I'm in the process of getting ready to launch my first serious website (journey thread coming soon). So far, I've written 5500 (give or take) words spread across 5 informational posts/articles.

My question is: When do you usually launch your websites? Meaning, do you write up 10,000 words worth of content and then drip-feed new posts/articles each week? For example, 1 article a week for the next 5 weeks, 2000 words each. Or, do you just let it rip and publish all 5 articles on the same day?

I'm thinking about maybe having 10,000 words all ready to go and then drip-feeding posts for the next 2 months (8 posts, 2 published each week). But, will this do me any favours in the eyes of Google, or am I better off just publishing all 8 posts right away to show maximum activity on my website?

Any insight would me much appreciated.

Thanks,
Daniel
 
Doesn't matter.

Matt Cutts covered this in a webmaster hangouts awhile back. The only time it matters is, lets say, you release a site with 100,000 pages or some other huge amount of pages that it'll be hard for GoogleBot to index. Then you'll have an issue and need to plan how you roll out the site.
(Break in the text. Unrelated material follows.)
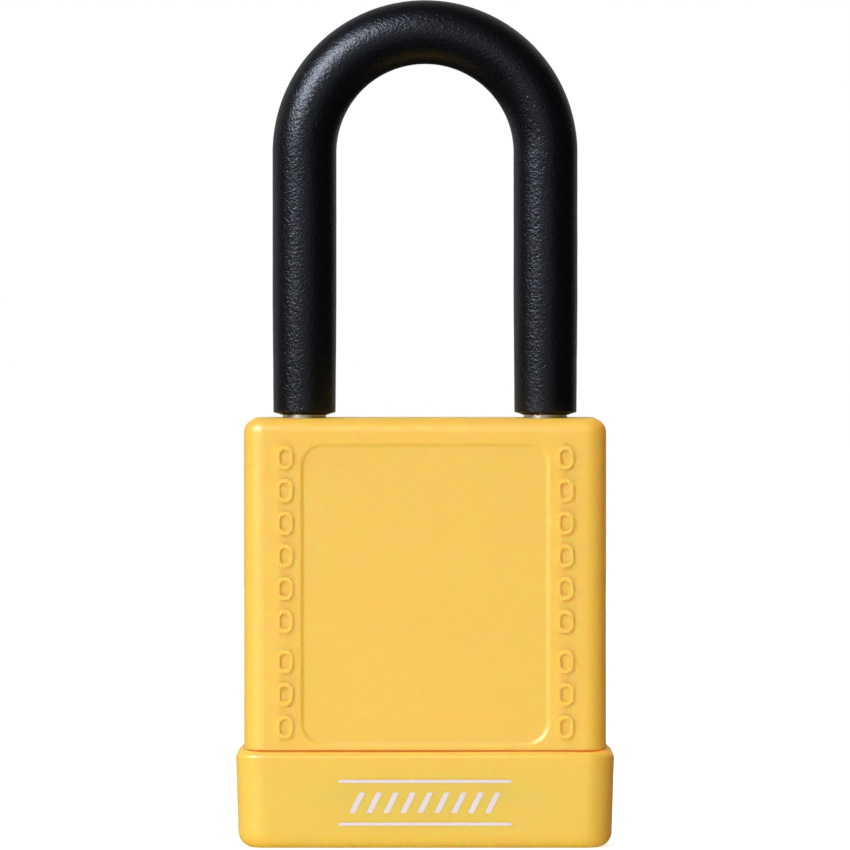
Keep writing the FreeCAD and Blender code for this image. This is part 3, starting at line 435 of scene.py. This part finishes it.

8 posts, if I were you, just post them and keep writing. You're making too much of a big deal out of something trivial.
 
Yeah, John Mueller said they can have a hard time determining what your site is about if you overload them with too much content right off the bat. But that's in the huge ranges, not ~10 posts.

When it comes to SEO, there's hardly ever a benefit to waiting. I'm sure I could dredge up some scenario, but off the top of my head nothing is coming. I'd say to always publish when ready and let pages begin aging in the index.

When I launch, I like to have a solid 10-20 posts ready and all of the boiler plate content, for two reasons. 1) That's what it ends up taking for me to design all the various parts of the site anyways, and 2) because I don't want it to be a complete ghost town if I start getting visitors. But even #2 here isn't a good enough reason to not go ahead and publish.